How does this form help with cycle time control?

It creates a clear handoff from intake to production and shows whether the job is waiting, assigned, or ready to start. That makes bottlenecks easier to spot, especially when bays are full or a technician is overloaded. It also helps managers compare planned start times with actual dispatch timing.

What are the most common mistakes when using this template?

A common mistake is assigning a bay before the vehicle is actually ready, which creates false production starts. Another is using free-text notes instead of structured fields for technician, bay, or blocker reasons, which makes tracking harder. Shops also sometimes skip the dispatch timestamp, which weakens the audit trail.

Can this form be customized for different shop workflows?

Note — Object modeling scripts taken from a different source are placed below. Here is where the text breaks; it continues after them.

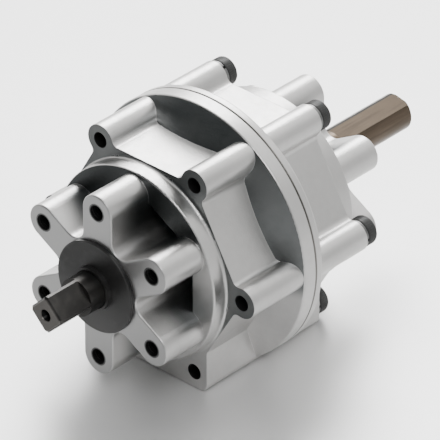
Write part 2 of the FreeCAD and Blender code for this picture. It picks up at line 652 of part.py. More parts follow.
def case_bolt():
    """Low-head socket screw along the axis, its head's underside at the washer."""
    seat = REAR_SEAT_Y + WASHER_THICKNESS
    top = seat + BOLT_HEAD_HEIGHT
    tip_chamfer = BOLT_RADIUS - TAPPING_RADIUS
    screw = turned_polygon([(0, seat - BOLT_LENGTH), (TAPPING_RADIUS, seat - BOLT_LENGTH),
                            (BOLT_RADIUS, seat - BOLT_LENGTH + tip_chamfer), (BOLT_RADIUS, seat),
                            (BOLT_HEAD_RADIUS, seat), (BOLT_HEAD_RADIUS, top), (0, top)])
    screw = screw.makeFillet(BOLT_HEAD_ROUND, edges_in_plane(screw, top))
    socket = hexagon(0.5 * BOLT_SOCKET_FLATS, top - BOLT_SOCKET_DEPTH, top + 1.0, 0.0)
    return one_solid(screw.cut(socket))


def spring_washer():
    """Split lock washer along the axis, its cut leaning across the ring."""
    y_from = REAR_SEAT_Y
    ring = tube(WASHER_RADIUS, BOLT_RADIUS + THREAD_CLEARANCE, y_from, y_from + WASHER_THICKNESS)
    slit = Part.makeBox(WASHER_CUT, 6 * WASHER_THICKNESS, WASHER_RADIUS + 1.0,
                        Vector(-0.5 * WASHER_CUT, -3 * WASHER_THICKNESS, 0))
    slit.rotate(CENTRE, Vector(0, 0, 1), WASHER_CUT_LEAN)
    slit.translate(Vector(0, y_from + 0.5 * WASHER_THICKNESS, 0))
    return one_solid(ring.cut(slit))


def round_bolt_circle(piece):
    """Copies of an axial piece at each case bolt."""
    copies = []
    for angle in evenly(BOLT_COUNT):
        copy = piece.copy()
        copy.rotate(CENTRE, AXIS, 90.0 - angle)
        copy.translate(around(angle, BOLT_CIRCLE_RADIUS))
        copies.append(copy)
    return copies


def case_o_ring():
    """Ring squeezed into the joint groove until it meets the other half."""
    ring = tube(O_RING_INNER_RADIUS + O_RING_WIDTH, O_RING_INNER_RADIUS, JOINT_Y - O_RING_DEPTH, JOINT_Y)
    return one_solid(ring.makeFillet(O_RING_ROUND, circle_edges(ring)))


def circle_edges(shape):
    """Full-circle edges about the shaft."""
    return [edge for edge in shape.Edges if edge.isClosed() and isinstance(edge.Curve, Part.Circle)]


def dowel_pins():
    """Pins that line up the two halves."""
    pins = []
    for angle in DOWEL_ANGLES:
        pins.append(rod_at(around(angle, BOLT_CIRCLE_RADIUS), DOWEL_RADIUS,
                           JOINT_Y - 0.5 * DOWEL_LENGTH, JOINT_Y + 0.5 * DOWEL_LENGTH))
    return pins


def shoe_pins():
    """Pins through the shoe into both end walls."""
    return [rod(SHOE_PIN_RADIUS, CHAMBER_FRONT_Y - SHOE_PIN_SEAT, CHAMBER_REAR_Y + SHOE_PIN_SEAT,
                side * SHOE_PIN_OFFSET, -SHOE_PIN_DROP) for side in (-1, 1)]


def save_bearing(end, y_from):
    """Write the four pieces of one ball bearing."""
    middle = y_from + 0.5 * BEARING_WIDTH
    save(end + "_bearing_outer_ring",
         ball_race(BEARING_OUTER_RADIUS - RACE_THICKNESS, BEARING_OUTER_RADIUS, y_from))
    save(end + "_bearing_inner_ring", ball_race(SHAFT_RADIUS, SHAFT_RADIUS + RACE_THICKNESS, y_from))
    save(end + "_bearing_balls", *bearing_balls(middle))
    save(end + "_bearing_cage", bearing_cage(middle))


def main():
    """Build and write every piece."""
    os.makedirs("parts", exist_ok=True)
    save("front_case", front_case())
    save("rear_case", rear_case())
    save("vane_shaft", vane_shaft())
    save("vane_seal", one_solid(vane_seal_band(CHAMBER_RADIUS - RUN_GAP, RUN_GAP)))
    save("shoe", shoe())
    save("shoe_seal", shoe_seal_bar(SHAFT_HUB_RADIUS + RUN_GAP))
    save("stop_pads", *stop_pads())
    save("shoe_pins", *shoe_pins())
    save("dowel_pins", *dowel_pins())
    save("case_o_ring", case_o_ring())
    save_bearing("front", BEARING_INSET)
    save_bearing("rear", REAR_FACE_Y - BEARING_END)
    seal = shaft_seal()
    spring = garter_spring()
    save("front_shaft_seal", seal)
    save("rear_shaft_seal", mirrored(seal))
    save("front_garter_spring", spring)
    save("rear_garter_spring", mirrored(spring))
    save("front_cap", front_cap())
    save("rear_retaining_ring", retaining_ring())
    save("case_bolts", *round_bolt_circle(case_bolt()))
    save("spring_washers", *round_bolt_circle(spring_washer()))


main()
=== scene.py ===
import logging
import math
from dataclasses import dataclass
from enum import Enum
from typing import Any, ClassVar, Optional

import bmesh
import bpy
from bpy.types import Material, NodeTree, Object
from mathutils import Matrix, Vector


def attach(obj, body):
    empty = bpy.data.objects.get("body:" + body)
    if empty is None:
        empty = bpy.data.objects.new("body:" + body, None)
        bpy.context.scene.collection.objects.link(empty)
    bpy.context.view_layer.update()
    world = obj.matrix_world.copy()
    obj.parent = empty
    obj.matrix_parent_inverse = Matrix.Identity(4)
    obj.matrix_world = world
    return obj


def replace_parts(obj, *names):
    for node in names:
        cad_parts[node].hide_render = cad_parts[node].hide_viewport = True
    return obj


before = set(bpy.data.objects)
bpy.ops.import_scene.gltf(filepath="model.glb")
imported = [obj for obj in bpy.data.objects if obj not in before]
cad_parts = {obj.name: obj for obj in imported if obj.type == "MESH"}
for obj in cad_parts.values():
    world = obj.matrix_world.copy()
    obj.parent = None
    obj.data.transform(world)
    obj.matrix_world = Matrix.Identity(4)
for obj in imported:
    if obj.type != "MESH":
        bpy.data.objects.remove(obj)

LOG = logging.getLogger("actuator")
MM = 0.001


class Body(str, Enum):
    """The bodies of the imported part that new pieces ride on."""

    CASE = "case"


class Slot(str, Enum):
    """The record's material slots that new pieces take their finish from."""

    SCREWS = "black_screws"
    SPRING = "spring_steel"
    CASTING = "cast_aluminium"


class Value:
    """One node socket that can be written into sums; each operator adds its Math node."""

    def __init__(self, graph: "Graph", socket: Any) -> None:
        """Wraps a socket of the graph."""
        self.graph = graph
        self.socket = socket

    def __add__(self, other: Any) -> "Value":
        """Returns self + other."""
        return self.graph.maths("ADD", self, other)

    __radd__ = __add__

    def __sub__(self, other: Any) -> "Value":
        """Returns self - other."""
        return self.graph.maths("SUBTRACT", self, other)

    def __rsub__(self, other: Any) -> "Value":
        """Returns other - self."""
        return self.graph.maths("SUBTRACT", other, self)

    def __mul__(self, other: Any) -> "Value":
        """Returns self * other."""
        return self.graph.maths("MULTIPLY", self, other)

    __rmul__ = __mul__

    def __truediv__(self, other: Any) -> "Value":
        """Returns self / other."""
        return self.graph.maths("DIVIDE", self, other)

    def __rtruediv__(self, other: Any) -> "Value":
        """Returns other / self."""
        return self.graph.maths("DIVIDE", other, self)

    def __neg__(self) -> "Value":
        """Returns the value with its sign turned."""
        return self.graph.maths("MULTIPLY", self, -1.0)

    def __gt__(self, other: Any) -> "Value":
        """Returns 1 where self is greater, else 0."""
        return self.graph.maths("GREATER_THAN", self, other)

    def __lt__(self, other: Any) -> "Value":
        """Returns 1 where self is less, else 0."""
        return self.graph.maths("LESS_THAN", self, other)

    def __abs__(self) -> "Value":
        """Returns the size of the value."""
        return self.graph.maths("ABSOLUTE", self)

    def clipped(self) -> "Value":
        """Returns the value held between 0 and 1."""
        return self.graph.maths("ADD", self, 0.0, clamp=True)

    def rising(self, low: float, high: float) -> "Value":
        """Returns a smooth step from 0 at low to 1 at high."""
        return self.graph.add("ShaderNodeMapRange", {"interpolation_type": "SMOOTHSTEP"},
                              {"Value": self, "From Min": low, "From Max": high})

    def near(self, middle: float, width: float) -> "Value":
        """Returns 1 within width of middle, else 0."""
        return self.graph.maths("COMPARE", self, middle, width)


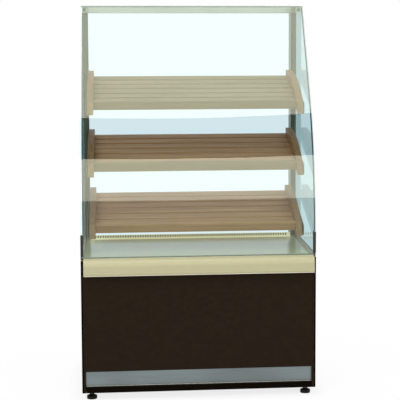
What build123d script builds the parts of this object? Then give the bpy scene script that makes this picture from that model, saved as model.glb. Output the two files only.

Yes. You can add fields for paint, body, frame, or rework lanes, or use conditional logic to show different blocker reasons by department. Some shops also add priority codes, estimator approval status, or parts-arrival checks. Keep the form focused on the fields you will actually use so it stays fast to complete.

Does this template integrate with production boards or shop software?

It can be used as a standalone dispatch record or connected to a production board, shop management system, or shared dashboard. The most useful integrations are the ones that sync repair order number, technician assignment, and bay status. If you connect it to other tools, keep the field names consistent so the handoff stays clean.

How is this better than assigning jobs informally in chat or on a whiteboard?

Informal assignment is easy to miss, especially when multiple vehicles arrive at once or a technician changes bays during the day. This template gives you a repeatable record of who was assigned, when the job was dispatched, and what blocked it if it was not ready. That makes production tracking and follow-up much easier.